The pandemic may have exposed the injustices and irrationalities of our world but, mostly, governments have used the equivalent of policy duct tape to keep the system from seizing up and breaking down. Income supports have been necessary lifesavers. They have also shown just how inadequate wages and benefits were before the pandemic. Worries that a $2,000 monthly cheque would dissuade people from looking for work says more about pre-pandemic poverty wages than modest pandemic supports.
Beyond these emergency measures to shore up incomes, the first months of the pandemic could have been used to expand public planning. A simple step would have been to begin creating public distribution networks for masks, food and other essentials—something also very useful for distributing vaccines! This wasn’t impossible: the state of Kerala, India, much less affluent than Canada, did just this. Its government flexed its less atrophied planning muscles and utilized existing public, social and community organizations to distribute necessities and spread public health messages from the very start of the pandemic.
Once the need for disaster statism recedes, the question will be whether states can be pushed to invest in a real reconstruction and a deep restructuring.
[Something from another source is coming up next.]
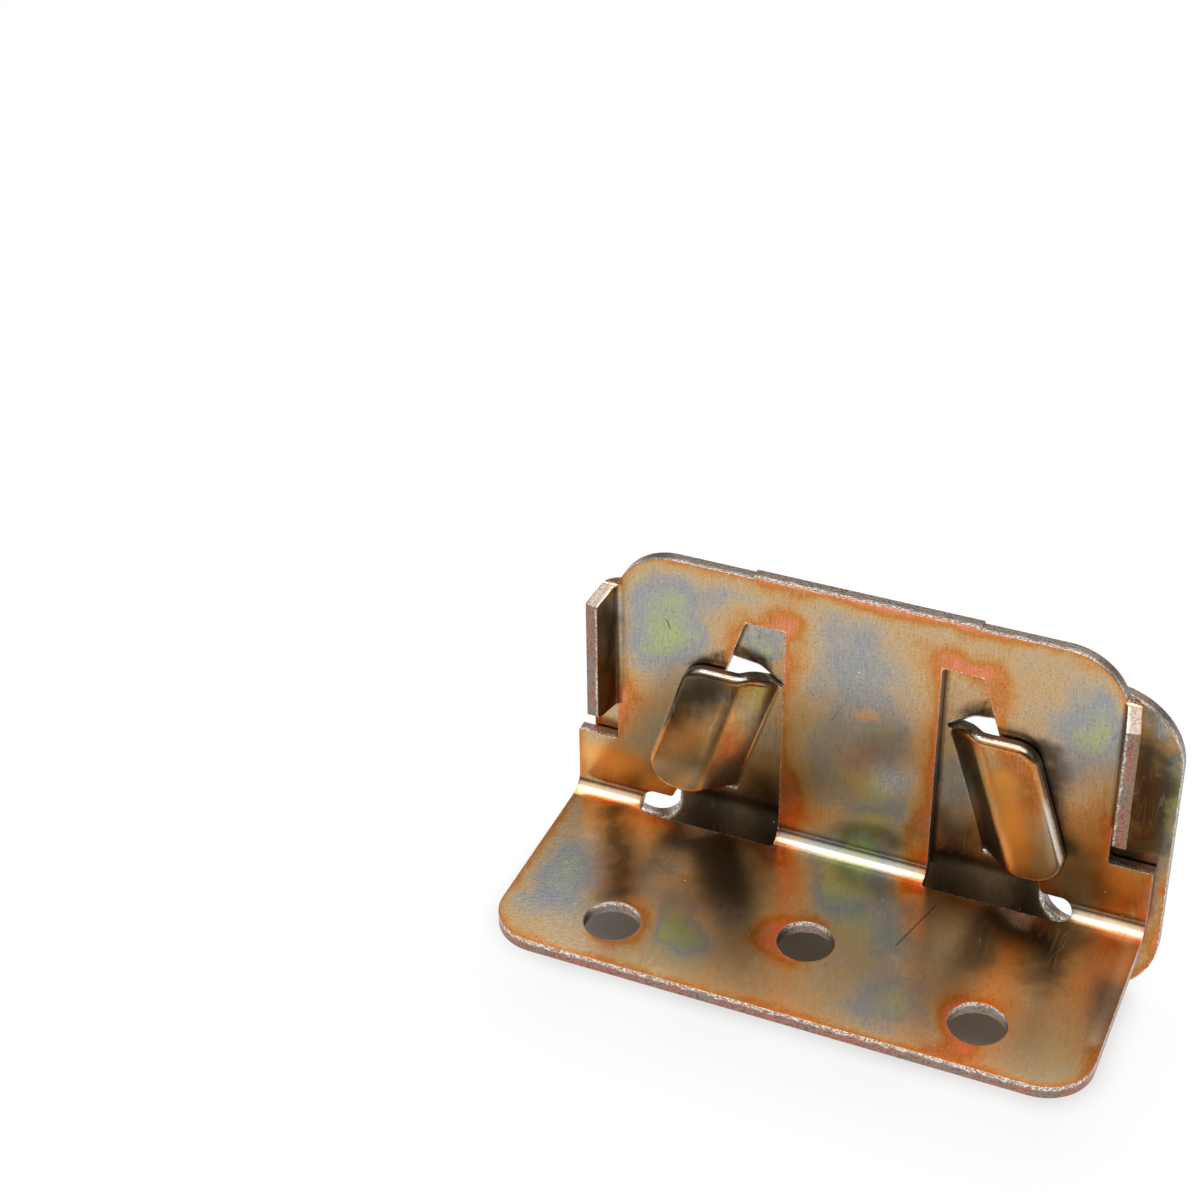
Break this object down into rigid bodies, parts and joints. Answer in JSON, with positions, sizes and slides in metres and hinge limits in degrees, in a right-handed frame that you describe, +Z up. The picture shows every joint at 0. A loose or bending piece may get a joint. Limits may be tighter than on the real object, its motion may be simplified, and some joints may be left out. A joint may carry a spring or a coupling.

Against heady invocations of the end of neoliberalism, it seems that things today remain very different yet, in some ways, very much the same. Much of the state response, so far, has been keeping the capitalism of February 2020 in suspended animation. Governments have rightly taken on debt just to keep people afloat and to avoid a depression, but this is standard Keynesian firefighting. Once these firefighting measures are over, the real fight over the shift to a collective, planned response will begin.
There were some glimpses of this early on, as even some manufacturing plants here and there retooled on government orders: Louis Vuitton made hand sanitizer instead of perfume in France, tractor maker John Deere made face shields in the USA. These, however, were sporadic episodes, unwillingly embarked upon. Once the need for disaster statism recedes, the question will be whether states can be pushed to invest in a real reconstruction and a deep restructuring.
Luckily, the window for change hasn’t closed. If anything, it is only starting to open. In the aftermath of this pandemic, we must undertake the task of remaking the state once again. The pandemic has reaffirmed how much we depend on one another—that society really does exist. We need to foster existing collective projects and create new ones: from renationalized long-term care to expanded public and cooperative housing, from public pharmaceutical companies to delivery driver co-operatives. The world was desperately calling out for a Green New Deal of massive, planned, public investment 12 months ago. Today, it is screaming for it.
Interestingly, the Canadian public health agency cancelled the Amazon agreement struck in April after just four months. It turns out the country needed a simpler, more centralized system; a public one better suited to the specificities of procuring and handling PPE while simplifying the logistics of making larger deliveries to fewer locations. In short, it needed a plan.
We will need many more plans as we come out of the pandemic and into an era of accelerating climate change. Our task is to create institutions for democratic planning and collective decision-making that can make those plans, and, in doing so, remake the world.